40 Days: Art Exhibition Review

The main exhibition room features stories of destruction of both Christian and Palestinian identities. On the walls, we have pictures of hate messages against Palestinian Christians in the form of vandalism of their ancestors' graves in a cemetery in Lod to the extent that skulls and bones are visible in open air.

On Friday, 12th April, the A.M. Qattan Foundation in London opened doors to a free art exhibition titled '40 Days', created by an Israeli-Palestinian artist, Dor Guez. Guez has used photography archives and documentary film-making as means to capture the history, endurance and presence of the Palestinian-Christian community within the Israeli city of Lod, which was previously known by its Arabic name of Al-Lydd. His mother's family was one of the few Palestinian Christians to remain in Al-Lydd when over 20,000 Palestinians were driven out around the 1948 war, whilst his father's family heritage was that of Jewish-Tunisians who immigrated into the newly formed state of Israel in the 1950's.

In the Eastern Orthodox Church, a key belief about death has it that souls of the deceased wander on the Earth for 40 days after death, until the ascension of the soul occurs. Special prayers are offered at the grave-site as well as at the church to mark the end of these 40 days. For the artist to title this exhibition as '40 Days' and given the context of the faded Palestinian-Christian population around 1948, the audience are invited to put together many destroyed, or perhaps 'dead' puzzles of the Palestinian-Christian story in Lod. Even after carefully examining the photographs in the exhibition, we will merely begin to make sense of the extent of unequal rights these people must have lived through for several decades and continue to do so.

The opening space of '40 Days' features two photographs of the first Christian wedding that took place in Lod after 1948. These pictures, where we see the bride surrounded by a noteworthy number of people in the backdrop of shattered buildings, depict Palestinian people determined to carry forward their traditions even after what was their land was now part of Israel having most of their own people driven out. It is important to note that the use of these photographs as the starting point stresses an important message by the artist that Palestinian Christians in Israel are still and will always be wedded to their traditions, history and community.

The main exhibition room features stories of destruction of both Christian and Palestinian identities. On the walls, we have pictures of hate messages against Palestinian Christians in the form of vandalism of their ancestors' graves in a cemetery in Lod to the extent that skulls and bones are visible in open air. Through the medium of these photographs, which were presented to the Israeli police for investigation of the cemetery vandalism, the artist explains how these photographs captured the truth and a message of justice not only in pictorial form, but also in the way these pictures were folded, torn and stored by the police, who failed to find the perpetrators.

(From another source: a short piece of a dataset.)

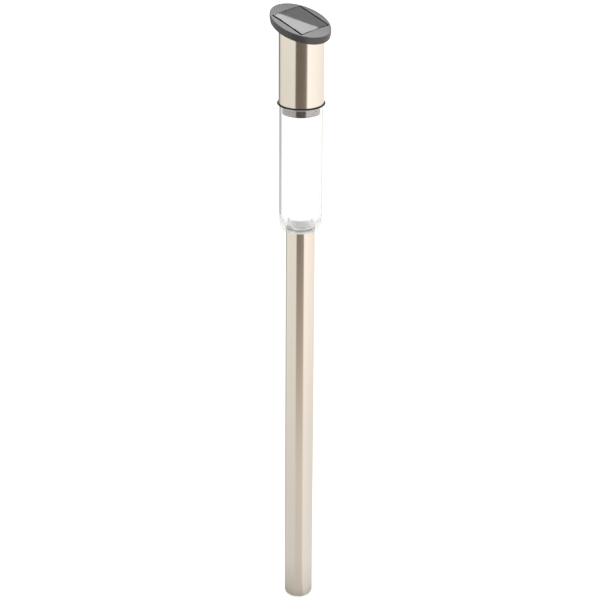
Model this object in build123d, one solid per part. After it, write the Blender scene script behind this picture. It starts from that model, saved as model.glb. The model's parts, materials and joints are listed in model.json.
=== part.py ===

It is most admirable that the artist does not choose to draw divisions between different communities in and around Lod or between Israelis or Palestinians, Jewish or Christians; after all, the artist represents all four of these communities. These photographs are merely used in the context of capturing a story and to encourage the audience to question why do the identities of culture, nationalism, religion or beliefs become so strong and divisive that people feel the urge to humiliate death. They also question whether it is human to do so and whether Palestinian Christians or for that matter, any ethnic or religious community deserves to experience this.

On the floor of the main exhibition room, there are several panels on tripods, where each panel displays archives of 'British Passports' held by Palestinians, pre-1948 when they enjoyed easy travel in the Middle East, exhibiting immigration stamps of Lebanon, Egypt and Jordan etc. There was also an exchange of culture and ideas within these countries. It is deplorable that whilst speaking for the rights of Palestinians in Israel, the artist would choose to reminisce the British colonial past. But what comes out of these archives is that the Palestinians in general as well as Palestinian Christians had more rights during the colonial time than what they now have as citizens of Israel.

Further on, this exhibit also features two documentary films of around eight minutes and fifteen minutes in two different theatre rooms. Whilst the second documentary records one woman's recollections of dead family members, their destroyed graves and her resigned acceptance, the first one in particular is bright and inspiring. It tells the story of an Israeli-Palestinian family, who choose to be 'smart' rather than being 'right' in Israel where they represent a minority community. There is certainly an irony in this film because this family cannot be 'right', as they put it, which is to express their Palestinian traditions and beliefs, but it is equally inspiring and beautiful as they trace some Palestinian cultural stories being adapted by the Israeli's into their own interpretation. Therefore, as Israeli-Palestinians they enjoy the paradox of having lost a part of themselves, by using creativity and optimism to re-discover it in a different culture.

The central theme of this exhibition is to contemplate the loss and the future of a minority community in Israel, represented by the artist's mother's lineage. But in his work, Dor Guez simply chooses to question the human nature behind construction and destruction of identities, without any divisive thinking whatsoever. Guez is as Israeli, as Palestinian, as Jew and as Christian as anyone else. He embodies an artist of conscience before being an Israeli-Palestinian artist.